**THE EXERCISE**
Please restate the following records word for word.

Parts and joints as JSON:
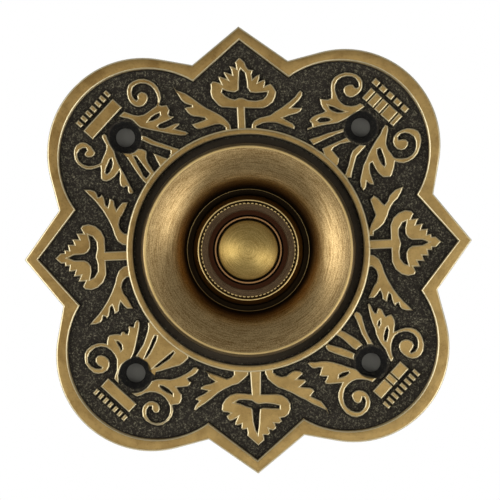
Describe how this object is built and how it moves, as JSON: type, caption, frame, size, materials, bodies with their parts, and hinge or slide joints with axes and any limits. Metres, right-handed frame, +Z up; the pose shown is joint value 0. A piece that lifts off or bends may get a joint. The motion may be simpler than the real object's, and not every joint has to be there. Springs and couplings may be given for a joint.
{
  "type": "doorbell push button",
  "caption": "Ornamental cast brass doorbell plate with pointed and lobed outline, bell-mouth dish and a sprung domed press button that bridges wire terminals.",
  "frame": {"origin": "middle of the four fixing holes, on the plane of the plate's back, which lies on the wall", "axes": "+Z up, +X to the right seen from the front, +Y into the wall along the button's travel"},
  "size_m": [0.0796, 0.0274, 0.0796],
  "materials": {
    "antique_brass": "cast, dark patina in the ground, rubbed bright on the relief",
    "brushed_brass": "turned and brushed antique brass, dark in the throat",
    "dark_brass": "dark antique brass with bright worn edges",
    "turned_brass": "turned, threaded, aged",
    "button_brass": "polished by fingers, fine scratches",
    "contact_brass": "bright stamped brass",
    "plated_steel": "zinc plated steel",
    "spring_steel": "drawn spring steel",
    "moulded_base": "dark brown moulded phenolic"
  },
  "bodies": {
    "plate": {"face_plate": "antique_brass", "centre_dish": "brushed_brass", "knurled_ring": "dark_brass", "push_barrel": "turned_brass", "contact_base": "moulded_base", "snap_ring": "spring_steel", "left_contact_post": "contact_brass", "left_terminal_tab": "contact_brass", "left_terminal_washer": "plated_steel", "left_terminal_screw": "plated_steel", "right_contact_post": "contact_brass", "right_terminal_tab": "contact_brass", "right_terminal_washer": "plated_steel", "right_terminal_screw": "plated_steel", "return_spring": "spring_steel", "lock_washer": "plated_steel", "lock_nut": "turned_brass"},
    "button": {"press_button": "button_brass", "contact_bridge": "contact_brass", "bridge_screw": "plated_steel"}
  },
  "joints": [
    {"name": "button_press", "type": "slide", "parent": "plate", "child": "button", "axis": [0, 1, 0], "range_m": [0, 0.0018], "stiffness_N_per_m": 700, "springref_m": -0.003, "deforming": ["return_spring"]}
  ]
}
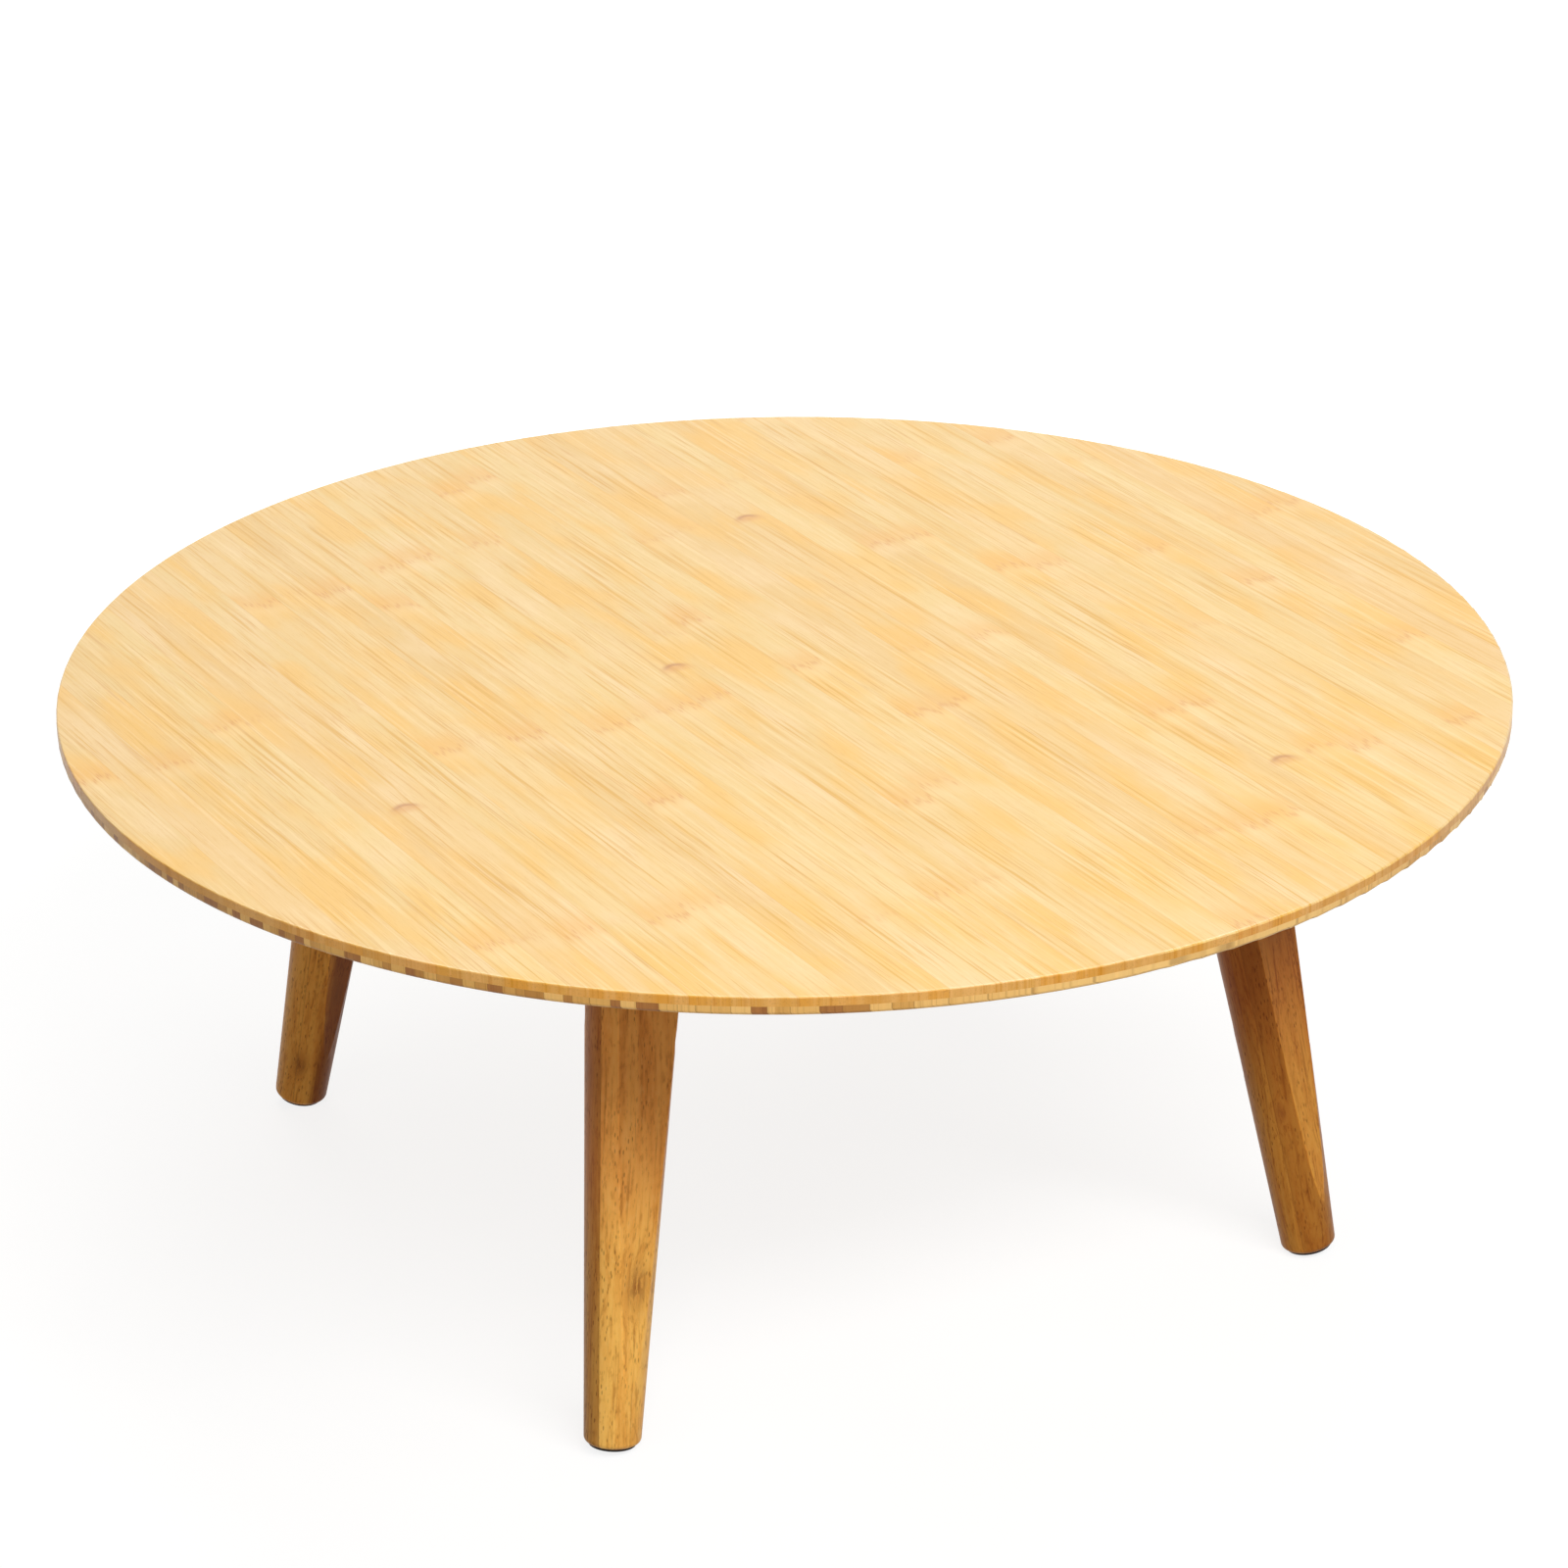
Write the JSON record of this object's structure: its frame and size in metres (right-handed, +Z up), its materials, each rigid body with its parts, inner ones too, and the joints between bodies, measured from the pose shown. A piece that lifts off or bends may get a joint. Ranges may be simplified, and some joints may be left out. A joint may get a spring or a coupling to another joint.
{
  "type": "chabudai folding low table",
  "caption": "Round two-ply bamboo folding low table on splayed tapered legs that swing up under the top on steel brackets.",
  "frame": {"origin": "on the floor under the centre of the round top", "axes": "+Z up through the top; +Y along the strips of the upper ply; the legs fold towards the X centre line"},
  "size_m": [0.7999, 0.8, 0.32],
  "materials": {
    "top_bamboo": "natural bamboo strips, satin lacquer",
    "cross_bamboo": "bamboo strips of mixed tone, satin lacquer",
    "leg_bamboo": "carbonised laminated bamboo, gloss lacquer",
    "foot_rubber": "matt black rubber",
    "bush_brass": "drawn brass",
    "zinc_steel": "bright zinc plate",
    "washer_nylon": "natural nylon",
    "bracket_steel": "black powder coat",
    "spring_steel": "blued spring steel"
  },
  "bodies": {
    "table_top": {"upper_ply": "top_bamboo", "lower_ply": "cross_bamboo", "bracket_screws": "zinc_steel", "block_screws": "zinc_steel", "spring_rivets": "zinc_steel", "front_left_pivot_bolt": "zinc_steel", "front_left_lock_nut": "zinc_steel", "front_left_thrust_washers": "washer_nylon", "front_left_bracket": "bracket_steel", "front_left_stop_pin": "zinc_steel", "front_left_detent_spring": "spring_steel", "front_left_wedge_block": "leg_bamboo", "front_right_pivot_bolt": "zinc_steel", "front_right_lock_nut": "zinc_steel", "front_right_thrust_washers": "washer_nylon", "front_right_bracket": "bracket_steel", "front_right_stop_pin": "zinc_steel", "front_right_detent_spring": "spring_steel", "front_right_wedge_block": "leg_bamboo", "rear_left_pivot_bolt": "zinc_steel", "rear_left_lock_nut": "zinc_steel", "rear_left_thrust_washers": "washer_nylon", "rear_left_bracket": "bracket_steel", "rear_left_stop_pin": "zinc_steel", "rear_left_detent_spring": "spring_steel", "rear_left_wedge_block": "leg_bamboo", "rear_right_pivot_bolt": "zinc_steel", "rear_right_lock_nut": "zinc_steel", "rear_right_thrust_washers": "washer_nylon", "rear_right_bracket": "bracket_steel", "rear_right_stop_pin": "zinc_steel", "rear_right_detent_spring": "spring_steel", "rear_right_wedge_block": "leg_bamboo"},
    "front_left_leg": {"front_left_leg": "leg_bamboo", "front_left_foot_pad": "foot_rubber", "front_left_pivot_bush": "bush_brass"},
    "front_right_leg": {"front_right_leg": "leg_bamboo", "front_right_foot_pad": "foot_rubber", "front_right_pivot_bush": "bush_brass"},
    "rear_left_leg": {"rear_left_leg": "leg_bamboo", "rear_left_foot_pad": "foot_rubber", "rear_left_pivot_bush": "bush_brass"},
    "rear_right_leg": {"rear_right_leg": "leg_bamboo", "rear_right_foot_pad": "foot_rubber", "rear_right_pivot_bush": "bush_brass"}
  },
  "joints": [
    {"name": "front_left_fold", "type": "hinge", "parent": "table_top", "child": "front_left_leg", "pos_m": [-0.1809, -0.1809, 0.264], "axis": [0.1123, -0.9861, 0.1228], "range_deg": [0, 97], "deforming": ["front_left_detent_spring"]},
    {"name": "front_right_fold", "type": "hinge", "parent": "table_top", "child": "front_right_leg", "pos_m": [0.1809, -0.1809, 0.264], "axis": [-0.3124, 0.9337, -0.1751], "range_deg": [0, 97], "deforming": ["front_right_detent_spring"]},
    {"name": "rear_left_fold", "type": "hinge", "parent": "table_top", "child": "rear_left_leg", "pos_m": [-0.1809, 0.1809, 0.264], "axis": [0.3124, -0.9337, -0.1751], "range_deg": [0, 97], "deforming": ["rear_left_detent_spring"]},
    {"name": "rear_right_fold", "type": "hinge", "parent": "table_top", "child": "rear_right_leg", "pos_m": [0.1809, 0.1809, 0.264], "axis": [-0.1123, 0.9861, 0.1228], "range_deg": [0, 97], "deforming": ["rear_right_detent_spring"]}
  ]
}
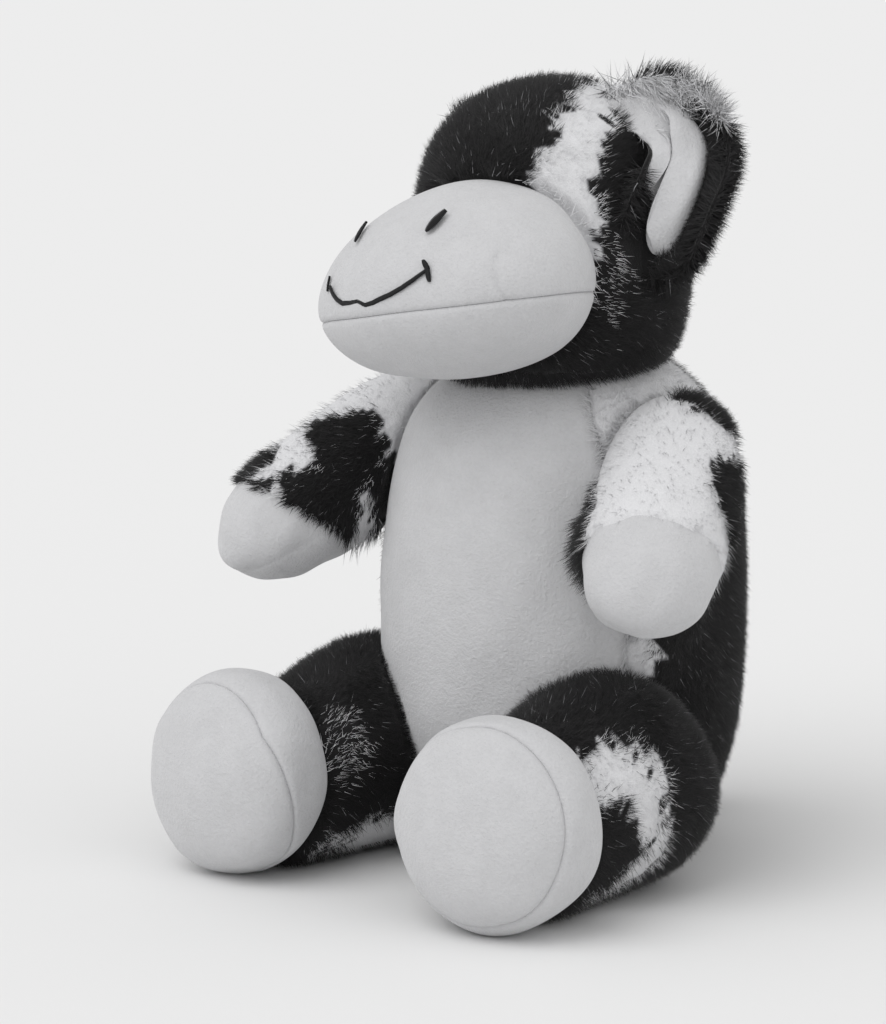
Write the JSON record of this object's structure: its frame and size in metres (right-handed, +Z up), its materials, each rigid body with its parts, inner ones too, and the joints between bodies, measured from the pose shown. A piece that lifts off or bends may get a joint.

**EXERCISE ANSWER**
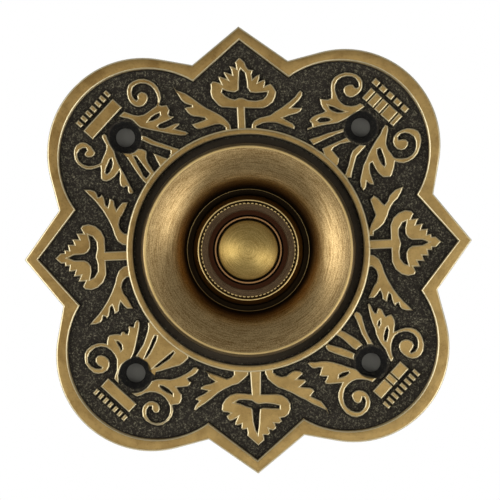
Describe how this object is built and how it moves, as JSON: type, caption, frame, size, materials, bodies with their parts, and hinge or slide joints with axes and any limits. Metres, right-handed frame, +Z up; the pose shown is joint value 0. A piece that lifts off or bends may get a joint. The motion may be simpler than the real object's, and not every joint has to be there. Springs and couplings may be given for a joint.
{
  "type": "doorbell push button",
  "caption": "Ornamental cast brass doorbell plate with pointed and lobed outline, bell-mouth dish and a sprung domed press button that bridges wire terminals.",
  "frame": {"origin": "middle of the four fixing holes, on the plane of the plate's back, which lies on the wall", "axes": "+Z up, +X to the right seen from the front, +Y into the wall along the button's travel"},
  "size_m": [0.0796, 0.0274, 0.0796],
  "materials": {
    "antique_brass": "cast, dark patina in the ground, rubbed bright on the relief",
    "brushed_brass": "turned and brushed antique brass, dark in the throat",
    "dark_brass": "dark antique brass with bright worn edges",
    "turned_brass": "turned, threaded, aged",
    "button_brass": "polished by fingers, fine scratches",
    "contact_brass": "bright stamped brass",
    "plated_steel": "zinc plated steel",
    "spring_steel": "drawn spring steel",
    "moulded_base": "dark brown moulded phenolic"
  },
  "bodies": {
    "plate": {"face_plate": "antique_brass", "centre_dish": "brushed_brass", "knurled_ring": "dark_brass", "push_barrel": "turned_brass", "contact_base": "moulded_base", "snap_ring": "spring_steel", "left_contact_post": "contact_brass", "left_terminal_tab": "contact_brass", "left_terminal_washer": "plated_steel", "left_terminal_screw": "plated_steel", "right_contact_post": "contact_brass", "right_terminal_tab": "contact_brass", "right_terminal_washer": "plated_steel", "right_terminal_screw": "plated_steel", "return_spring": "spring_steel", "lock_washer": "plated_steel", "lock_nut": "turned_brass"},
    "button": {"press_button": "button_brass", "contact_bridge": "contact_brass", "bridge_screw": "plated_steel"}
  },
  "joints": [
    {"name": "button_press", "type": "slide", "parent": "plate", "child": "button", "axis": [0, 1, 0], "range_m": [0, 0.0018], "stiffness_N_per_m": 700, "springref_m": -0.003, "deforming": ["return_spring"]}
  ]
}
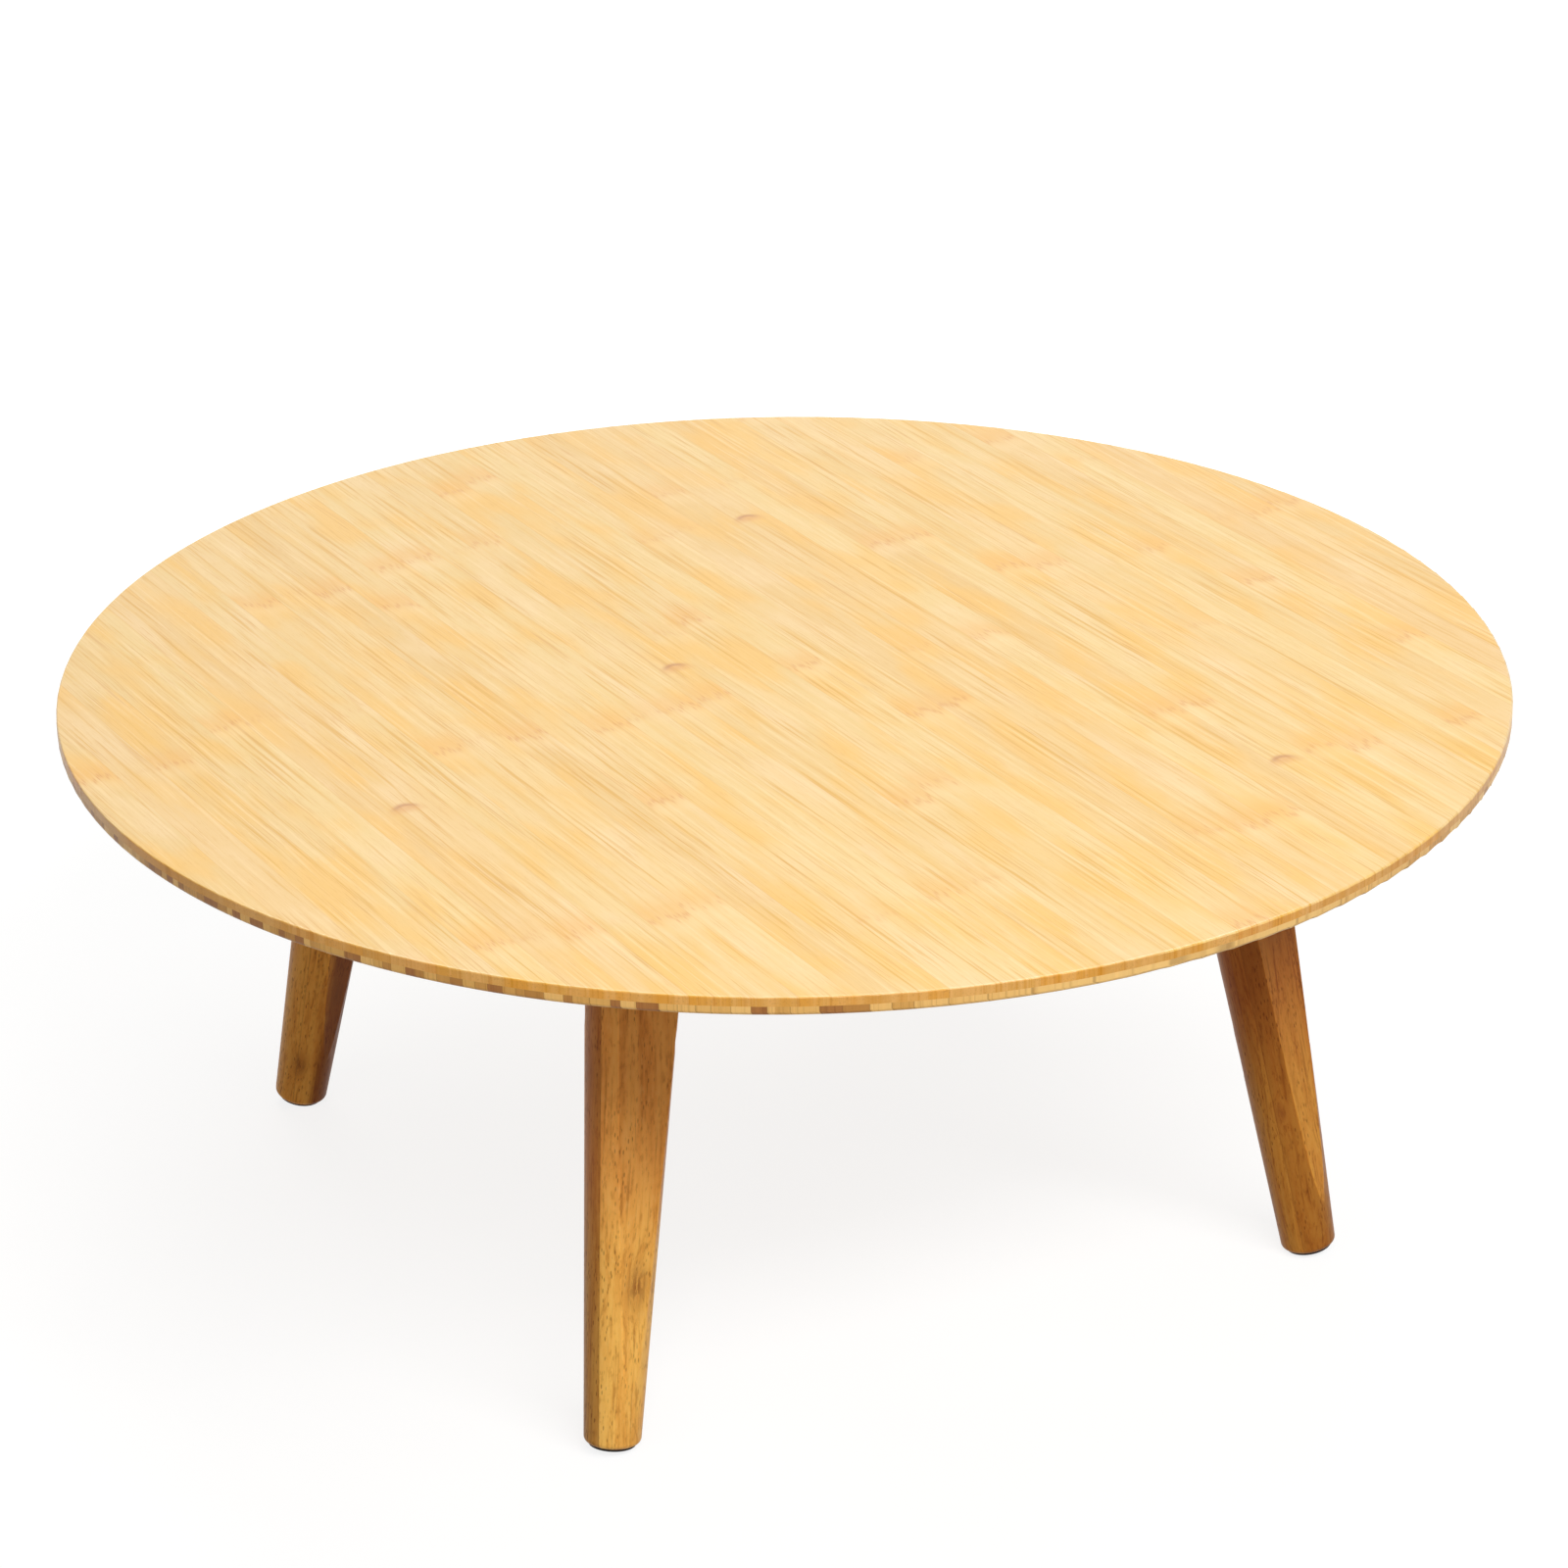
Write the JSON record of this object's structure: its frame and size in metres (right-handed, +Z up), its materials, each rigid body with its parts, inner ones too, and the joints between bodies, measured from the pose shown. A piece that lifts off or bends may get a joint. Ranges may be simplified, and some joints may be left out. A joint may get a spring or a coupling to another joint.
{
  "type": "chabudai folding low table",
  "caption": "Round two-ply bamboo folding low table on splayed tapered legs that swing up under the top on steel brackets.",
  "frame": {"origin": "on the floor under the centre of the round top", "axes": "+Z up through the top; +Y along the strips of the upper ply; the legs fold towards the X centre line"},
  "size_m": [0.7999, 0.8, 0.32],
  "materials": {
    "top_bamboo": "natural bamboo strips, satin lacquer",
    "cross_bamboo": "bamboo strips of mixed tone, satin lacquer",
    "leg_bamboo": "carbonised laminated bamboo, gloss lacquer",
    "foot_rubber": "matt black rubber",
    "bush_brass": "drawn brass",
    "zinc_steel": "bright zinc plate",
    "washer_nylon": "natural nylon",
    "bracket_steel": "black powder coat",
    "spring_steel": "blued spring steel"
  },
  "bodies": {
    "table_top": {"upper_ply": "top_bamboo", "lower_ply": "cross_bamboo", "bracket_screws": "zinc_steel", "block_screws": "zinc_steel", "spring_rivets": "zinc_steel", "front_left_pivot_bolt": "zinc_steel", "front_left_lock_nut": "zinc_steel", "front_left_thrust_washers": "washer_nylon", "front_left_bracket": "bracket_steel", "front_left_stop_pin": "zinc_steel", "front_left_detent_spring": "spring_steel", "front_left_wedge_block": "leg_bamboo", "front_right_pivot_bolt": "zinc_steel", "front_right_lock_nut": "zinc_steel", "front_right_thrust_washers": "washer_nylon", "front_right_bracket": "bracket_steel", "front_right_stop_pin": "zinc_steel", "front_right_detent_spring": "spring_steel", "front_right_wedge_block": "leg_bamboo", "rear_left_pivot_bolt": "zinc_steel", "rear_left_lock_nut": "zinc_steel", "rear_left_thrust_washers": "washer_nylon", "rear_left_bracket": "bracket_steel", "rear_left_stop_pin": "zinc_steel", "rear_left_detent_spring": "spring_steel", "rear_left_wedge_block": "leg_bamboo", "rear_right_pivot_bolt": "zinc_steel", "rear_right_lock_nut": "zinc_steel", "rear_right_thrust_washers": "washer_nylon", "rear_right_bracket": "bracket_steel", "rear_right_stop_pin": "zinc_steel", "rear_right_detent_spring": "spring_steel", "rear_right_wedge_block": "leg_bamboo"},
    "front_left_leg": {"front_left_leg": "leg_bamboo", "front_left_foot_pad": "foot_rubber", "front_left_pivot_bush": "bush_brass"},
    "front_right_leg": {"front_right_leg": "leg_bamboo", "front_right_foot_pad": "foot_rubber", "front_right_pivot_bush": "bush_brass"},
    "rear_left_leg": {"rear_left_leg": "leg_bamboo", "rear_left_foot_pad": "foot_rubber", "rear_left_pivot_bush": "bush_brass"},
    "rear_right_leg": {"rear_right_leg": "leg_bamboo", "rear_right_foot_pad": "foot_rubber", "rear_right_pivot_bush": "bush_brass"}
  },
  "joints": [
    {"name": "front_left_fold", "type": "hinge", "parent": "table_top", "child": "front_left_leg", "pos_m": [-0.1809, -0.1809, 0.264], "axis": [0.1123, -0.9861, 0.1228], "range_deg": [0, 97], "deforming": ["front_left_detent_spring"]},
    {"name": "front_right_fold", "type": "hinge", "parent": "table_top", "child": "front_right_leg", "pos_m": [0.1809, -0.1809, 0.264], "axis": [-0.3124, 0.9337, -0.1751], "range_deg": [0, 97], "deforming": ["front_right_detent_spring"]},
    {"name": "rear_left_fold", "type": "hinge", "parent": "table_top", "child": "rear_left_leg", "pos_m": [-0.1809, 0.1809, 0.264], "axis": [0.3124, -0.9337, -0.1751], "range_deg": [0, 97], "deforming": ["rear_left_detent_spring"]},
    {"name": "rear_right_fold", "type": "hinge", "parent": "table_top", "child": "rear_right_leg", "pos_m": [0.1809, 0.1809, 0.264], "axis": [-0.1123, 0.9861, 0.1228], "range_deg": [0, 97], "deforming": ["rear_right_detent_spring"]}
  ]
}
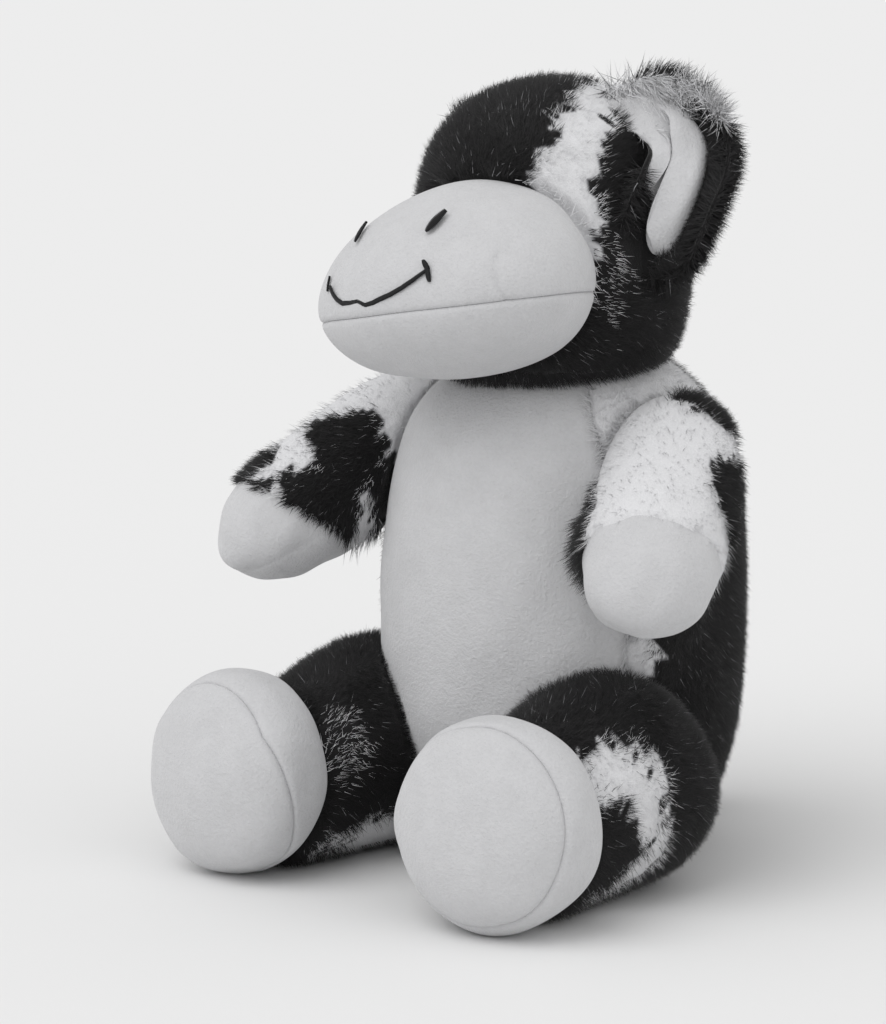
Write the JSON record of this object's structure: its frame and size in metres (right-handed, +Z up), its materials, each rigid body with its parts, inner ones too, and the joints between bodies, measured from the pose shown. A piece that lifts off or bends may get a joint.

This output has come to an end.